Devastating NorCal Ranch Fire was caused by hammer spark
LAKE COUNTY, Calif. — The Ranch Fire, the largest wildfire in California history in terms of acres burned, was caused by a spark or hot metal fragment that came from a hammer driving a metal stake into the ground, according to the California Department of Forestry and Fire Protection.
The Ranch Fire started in late July north of the community of Upper Lake and burned 410,203 acres in Colusa, Glenn, Lake and Mendocino counties, CAL FIRE said. The blaze destroyed 280 structures and resulted in one firefighter death and three firefighter injuries.
“After a meticulous and thorough investigation, CAL FIRE has determined that the Ranch Fire was caused by a spark or hot metal fragment landing in a receptive fuel bed,” the news release said.
No charges have been filed, CAL FIRE said.
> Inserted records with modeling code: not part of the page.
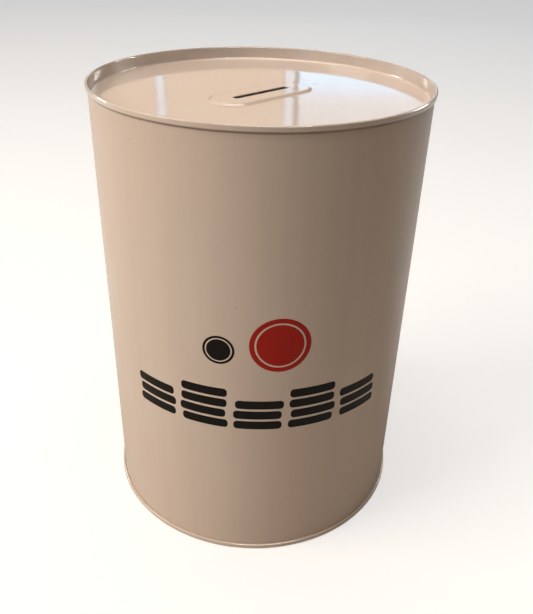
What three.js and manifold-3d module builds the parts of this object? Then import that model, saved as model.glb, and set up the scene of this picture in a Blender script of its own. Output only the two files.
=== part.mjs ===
// Tin money box: a can-making line's three-piece tin with a coin slot in its top end.
// Millimetres, +Z up, origin on the floor at the tin's axis; the printed front faces -Y.
import * as THREE from "three";
import { ConvexGeometry } from "three/addons/geometries/ConvexGeometry.js";
import { mergeVertices } from "three/addons/utils/BufferGeometryUtils.js";
import Module from "manifold-3d";

const wasm = await Module();
wasm.setup();

// Tin
const tinHeight = 219.4;
const bodyRadius = 77.5; // outside of the plain wall
const plate = 0.24; // tinplate thickness
const roundSteps = 60; // facets round the tin

// Double seams: five layers of plate rolled together, end outside, body inside
const seamHeight = 2.6;
const topSeamGap = 0.05; // between layers
const baseSeamGap = 0.21; // the base is rolled less tightly
const seamCorner = 0.45; // radius over the crown of the seam
const rollCorner = 0.3; // radius under the seam
const innerCorner = 0.18; // bends inside the seam
const compoundSpace = 0.36; // between the end's crown and the body's flange
const compoundGap = 0.05;
const hookClearance = 0.15;
const bodyHookClearance = 0.3;

// Ends
const topRecess = 6.0; // seam crown to panel
const baseRecess = 5.0;
const footInset = 0.58; // the recess wall leans in by this much
const footFillet = 0.9;

// Coin slot in its pressed panel
const slotLength = 34;
const slotWidth = 3.3;
const pressLength = 57;
const pressWidth = 23;
const pressSlope = 2; // width of the sloping side
const pressHeight = 0.9;
const slotOffset = -5.5; // from the axis, toward the front
const slotTurn = THREE.MathUtils.degToRad(44.6);
const endSteps = 10; // facets round each end of a slot outline

// Welded side seam at the back
const weldWidth = 1.2;
const weldProud = 0.1;
const weldDepth = 0.12;
const weldStop = 0.6; // from each double seam

// Stopper in the base
const holeRadius = 22;
const stopperSteps = 36;
const flangeRadius = 26;
const flangeThickness = 1.2;
const flangeSeat = 0.06; // under the base panel
const sleeveRadius = 21.6;
const sleeveHeight = 6.4; // above the flange
const beadRadius = 21.9;
const beadHeight = 1.1;
const beadRise = 0.4; // from the panel to the bead
const stopperWall = 1.3;
const gripThickness = 3;
const gripRise = 0.3; // the grip stays this much inside the flange face

// ---- geometry to solid and back ----

function toSolid(geometry) {
  const bare = geometry.clone();
  bare.deleteAttribute("normal");
  bare.deleteAttribute("uv");
  const merged = mergeVertices(bare, 1e-3);
  const corners = merged.index.array;
  const kept = [];
  for (let i = 0; i < corners.length; i += 3) {
    const [a, b, c] = corners.slice(i, i + 3);
    if (a !== b && b !== c && c !== a) kept.push(a, b, c);
  }
  const vertProperties = merged.attributes.position.array;
  const triVerts = new Uint32Array(kept);
  return new wasm.Manifold(new wasm.Mesh({ numProp: 3, vertProperties, triVerts }));
}

function toGeometry(solid) {
  const { vertProperties, triVerts } = solid.getMesh();
  const geometry = new THREE.BufferGeometry();
  geometry.setAttribute("position", new THREE.BufferAttribute(vertProperties, 3));
  geometry.setIndex(new THREE.BufferAttribute(triVerts, 1));
  const flat = geometry.toNonIndexed();
  flat.computeVertexNormals();
  return flat;
}

// A profile of [radius, z] points, turned about the Z axis.
function turned(points, steps) {
  const profile = points.map(([radius, z]) => new THREE.Vector2(radius, z));
  return toSolid(new THREE.LatheGeometry(profile, steps).rotateX(Math.PI / 2));
}

// Points of a quarter-round corner from one direction of travel to the next.
function corner(from, pivot, to, steps) {
  const points = [];
  for (let i = 0; i <= steps; i++) {
    const share = i / steps;
    const near = (1 - share) * (1 - share);
    const middle = 2 * share * (1 - share);
    const far = share * share;
    points.push([
      near * from[0] + middle * pivot[0] + far * to[0],
      near * from[1] + middle * pivot[1] + far * to[1],
    ]);
  }
  return points;
}

// ---- double seam layers, from the middle of the tin outward ----

function seamLayers(gap) {
  const bodyIn = bodyRadius - plate;
  const chuckOut = bodyIn - gap;
  const coverIn = bodyRadius + gap;
  const coverOut = coverIn + plate;
  const hookIn = coverOut + gap;
  const hookOut = hookIn + plate;
  const skirtIn = hookOut + gap;
  return {
    bodyIn,
    chuckOut,
    chuckIn: chuckOut - plate,
    coverIn,
    coverOut,
    hookIn,
    hookOut,
    skirtIn,
    skirtOut: skirtIn + plate,
  };
}

// Depths below the crown of a seam
const flangeTop = plate + compoundSpace;
const flangeUnder = flangeTop + plate;
const coverHookTop = flangeUnder + hookClearance;
const rollTop = seamHeight - plate;
const bodyHookEnd = rollTop - bodyHookClearance;

// An end's profile as [radius, depth below the crown], from the panel's middle and back under it.
function endProfile(gap, recess, middleRadius) {
  const layer = seamLayers(gap);
  const foot = layer.chuckIn - footInset;
  return [
    [middleRadius, recess],
    ...corner([foot - footFillet, recess], [foot, recess], [foot, recess - footFillet], 3),
    ...corner([layer.chuckIn, seamCorner], [layer.chuckIn, 0], [layer.chuckIn + seamCorner, 0], 2),
    ...corner([layer.skirtOut - seamCorner, 0], [layer.skirtOut, 0], [layer.skirtOut, seamCorner], 2),
    [layer.skirtOut, seamHeight - rollCorner],
    [layer.skirtOut - rollCorner, seamHeight],
    [layer.coverIn + innerCorner, seamHeight],
    [layer.coverIn, seamHeight - innerCorner],
    [layer.coverIn, coverHookTop],
    [layer.coverOut, coverHookTop],
    [layer.coverOut, rollTop],
    [layer.skirtIn - innerCorner, rollTop],
    [layer.skirtIn, rollTop - innerCorner],
    [layer.skirtIn, plate + innerCorner],
    [layer.skirtIn - innerCorner, plate],
    [layer.chuckOut + innerCorner, plate],
    [layer.chuckOut, plate + innerCorner],
    ...corner(
      [foot + plate, recess - footFillet],
      [foot + plate, recess + plate],
      [foot - footFillet, recess + plate],
      3,
    ),
    [middleRadius, recess + plate],
  ];
}

// One rolled flange of the body as [radius, depth], from the inside of the wall to its outside.
function flangeProfile(gap) {
  const layer = seamLayers(gap);
  return [
    [layer.bodyIn, flangeTop + innerCorner],
    [layer.bodyIn + innerCorner, flangeTop],
    [layer.hookOut - innerCorner, flangeTop],
    [layer.hookOut, flangeTop + innerCorner],
    [layer.hookOut, bodyHookEnd],
    [layer.hookIn, bodyHookEnd],
    [layer.hookIn, flangeUnder],
    [bodyRadius, flangeUnder],
  ];
}

// The sealing compound's ring inside a seam as [radius, depth].
function compoundProfile(gap) {
  const layer = seamLayers(gap);
  const inside = layer.bodyIn + innerCorner;
  const outside = layer.skirtIn - innerCorner;
  const upper = plate + compoundGap;
  const lower = flangeTop - compoundGap;
  return [
    [inside, lower],
    [inside, upper],
    [outside, upper],
    [outside, lower],
  ];
}

// A profile's depths as heights at the top of the tin, in the order that keeps its solid on the left.
// At the base a depth is already a height, and the order is right as it stands.
const atTop = (points) => points.map(([radius, depth]) => [radius, tinHeight - depth]).reverse();

// A profile that ends where it began.
const closed = (points) => [...points, points[0]];

// ---- coin slot outlines ----

// A straight-sided outline with full-round ends, lying along X at height z.
function slotOutline(length, width, z) {
  const radius = width / 2;
  const reach = length / 2 - radius;
  const points = [];
  for (const side of [1, -1]) {
    for (let i = 0; i <= endSteps; i++) {
      const angle = side * (Math.PI / 2) - (Math.PI * i) / endSteps;
      const x = side * reach + radius * Math.cos(angle);
      points.push(new THREE.Vector3(x, radius * Math.sin(angle), z));
    }
  }
  return points;
}

function placedOnLid(points) {
  const place = new THREE.Matrix4()
    .makeRotationZ(slotTurn)
    .setPosition(0, slotOffset, 0);
  return toSolid(new ConvexGeometry(points.map((point) => point.applyMatrix4(place))));
}

// ---- pieces ----

function makeBodyShell() {
  const walls = [...atTop(flangeProfile(topSeamGap)), ...flangeProfile(baseSeamGap)];
  const tube = turned(closed(walls), roundSteps);
  const weldLength = tinHeight - 2 * (seamHeight + weldStop);
  const weld = new THREE.BoxGeometry(weldWidth, weldProud + weldDepth, weldLength);
  weld.translate(0, bodyRadius + (weldProud - weldDepth) / 2, tinHeight / 2);
  return tube.add(toSolid(weld));
}

function makeTopEnd() {
  const panel = tinHeight - topRecess;
  const flat = turned(atTop(endProfile(topSeamGap, topRecess, 0)), roundSteps);
  const plateau = [pressLength - 2 * pressSlope, pressWidth - 2 * pressSlope];
  const outside = placedOnLid([
    ...slotOutline(pressLength, pressWidth, panel - plate / 2),
    ...slotOutline(pressLength, pressWidth, panel),
    ...slotOutline(...plateau, panel + pressHeight),
  ]);
  const underside = placedOnLid([
    ...slotOutline(pressLength, pressWidth, panel - 2 * plate),
    ...slotOutline(pressLength, pressWidth, panel - plate),
    ...slotOutline(...plateau, panel - plate + pressHeight),
  ]);
  const slot = placedOnLid([
    ...slotOutline(slotLength, slotWidth, panel - 1),
    ...slotOutline(slotLength, slotWidth, panel + pressHeight + 1),
  ]);
  return flat.add(outside).subtract(underside).subtract(slot);
}

function makeBaseEnd() {
  return turned(closed(endProfile(baseSeamGap, baseRecess, holeRadius)), roundSteps);
}

function makeStopper() {
  const flangeFace = baseRecess - flangeSeat - flangeThickness;
  const flangeBack = baseRecess - flangeSeat;
  const crown = flangeBack + sleeveHeight;
  const beadFoot = baseRecess + plate + beadRise;
  const cupRadius = sleeveRadius - stopperWall;
  const cup = turned(
    [
      [0, crown - stopperWall],
      [cupRadius, crown - stopperWall],
      [cupRadius, flangeFace],
      [flangeRadius - rollCorner, flangeFace],
      [flangeRadius, flangeFace + rollCorner],
      [flangeRadius, flangeBack],
      [sleeveRadius, flangeBack],
      [sleeveRadius, beadFoot],
      [beadRadius, beadFoot + beadHeight / 2],
      [sleeveRadius, beadFoot + beadHeight],
      [sleeveRadius - 2 * innerCorner, crown],
      [0, crown],
    ],
    stopperSteps,
  );
  const gripFoot = flangeFace + gripRise;
  const gripHeight = crown - stopperWall / 2 - gripFoot;
  const grip = new THREE.BoxGeometry(2 * cupRadius + stopperWall, gripThickness, gripHeight);
  grip.translate(0, 0, gripFoot + gripHeight / 2);
  return cup.add(toSolid(grip));
}

// ---- assembly ----

const enamel = { color: 0xe7d3c4, roughness: 0.25, metalness: 0 };
const compound = { color: 0x8b8e8c, roughness: 0.8, metalness: 0 };
const softPlastic = { color: 0xece9e2, roughness: 0.5, metalness: 0 };

const moneyBox = new THREE.Group();

function addPiece(parent, name, solid, look) {
  const mesh = new THREE.Mesh(toGeometry(solid), new THREE.MeshStandardMaterial(look));
  mesh.name = name;
  parent.add(mesh);
}

const tin = new THREE.Group();
const topCompound = turned(closed(atTop(compoundProfile(topSeamGap))), roundSteps);
const baseCompound = turned(closed(compoundProfile(baseSeamGap)), roundSteps);
addPiece(tin, "body_shell", makeBodyShell(), enamel);
addPiece(tin, "top_end", makeTopEnd(), enamel);
addPiece(tin, "base_end", makeBaseEnd(), enamel);
addPiece(tin, "top_seam_compound", topCompound, compound);
addPiece(tin, "base_seam_compound", baseCompound, compound);
moneyBox.add(tin);

const stopper = new THREE.Group();
addPiece(stopper, "base_stopper", makeStopper(), softPlastic);
moneyBox.add(stopper);

export default moneyBox;
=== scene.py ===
"""Tin money box: a double-seamed can with a coin slot, printed body and a stopper in its base."""

import math

import bmesh
import bpy
from mathutils import Matrix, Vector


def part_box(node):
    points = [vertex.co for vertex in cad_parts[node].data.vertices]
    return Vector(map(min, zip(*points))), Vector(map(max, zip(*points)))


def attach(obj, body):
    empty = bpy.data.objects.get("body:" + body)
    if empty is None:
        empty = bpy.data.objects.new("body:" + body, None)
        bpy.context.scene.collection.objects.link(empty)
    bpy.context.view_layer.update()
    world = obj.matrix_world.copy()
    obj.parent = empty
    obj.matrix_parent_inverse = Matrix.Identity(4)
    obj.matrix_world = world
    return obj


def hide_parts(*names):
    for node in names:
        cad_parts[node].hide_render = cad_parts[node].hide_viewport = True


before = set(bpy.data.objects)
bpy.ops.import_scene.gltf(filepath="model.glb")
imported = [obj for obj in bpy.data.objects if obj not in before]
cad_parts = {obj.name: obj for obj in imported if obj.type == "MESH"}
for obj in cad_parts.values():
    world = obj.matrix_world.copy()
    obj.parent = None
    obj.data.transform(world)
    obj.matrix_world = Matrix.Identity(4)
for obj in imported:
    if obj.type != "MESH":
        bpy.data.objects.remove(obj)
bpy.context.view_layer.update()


# ---- Camera ----
# A phone held close above the tin: near enough that the wall tapers strongly to the foot.
camera_data = bpy.data.cameras.new("camera")
camera_data.sensor_width = 36
camera_data.lens = 39.94
camera_data.clip_start = 0.01
camera = bpy.data.objects.new("camera", camera_data)
bpy.context.scene.collection.objects.link(camera)
look_down = 0.533
look_aside = 0.016
tilt = 0.030
camera.matrix_world = (
    Matrix.Translation((0, -0.3186, 0.2868))
    @ Matrix.Rotation(-look_aside, 4, "Z")
    @ Matrix.Rotation(math.pi / 2 - look_down, 4, "X")
    @ Matrix.Rotation(tilt, 4, "Z")
)
bpy.context.scene.camera = camera


# ---- Floor and studio light ----
# A plain pale floor, one soft key at the left and a fill above. Two metres behind stands a warm
# wall with a window and a net curtain, for the lid to mirror.
FLOOR_SPAN = 14
FLOOR_COLOUR = (0.61, 0.56, 0.51, 1)
FLOOR_LIFT = 0.58
GLOSS_LIFT = 0.42
GLOSS_LIFT_FROM = -0.02
GLOSS_LIFT_FULL = 0.16


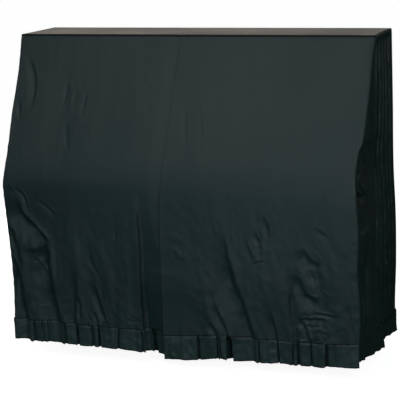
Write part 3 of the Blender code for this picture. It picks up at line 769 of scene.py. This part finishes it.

The agency said the Ranch Fire combined with the River Fire to make up a larger blaze called the Mendocino Complex Fire, which burned 459,123 acres.
Last month, CAL FIRE announced that electrical transmission lines owned and operated by Pacific Gas and Electricity Co. caused the Camp Fire, the deadliest and most destructive fire in state history.
That fire started in November in Butte County and resulted in 85 civilian deaths and several firefighter injuries. It burned 153,336 acres and destroyed 18,804 structures, CAL FIRE said.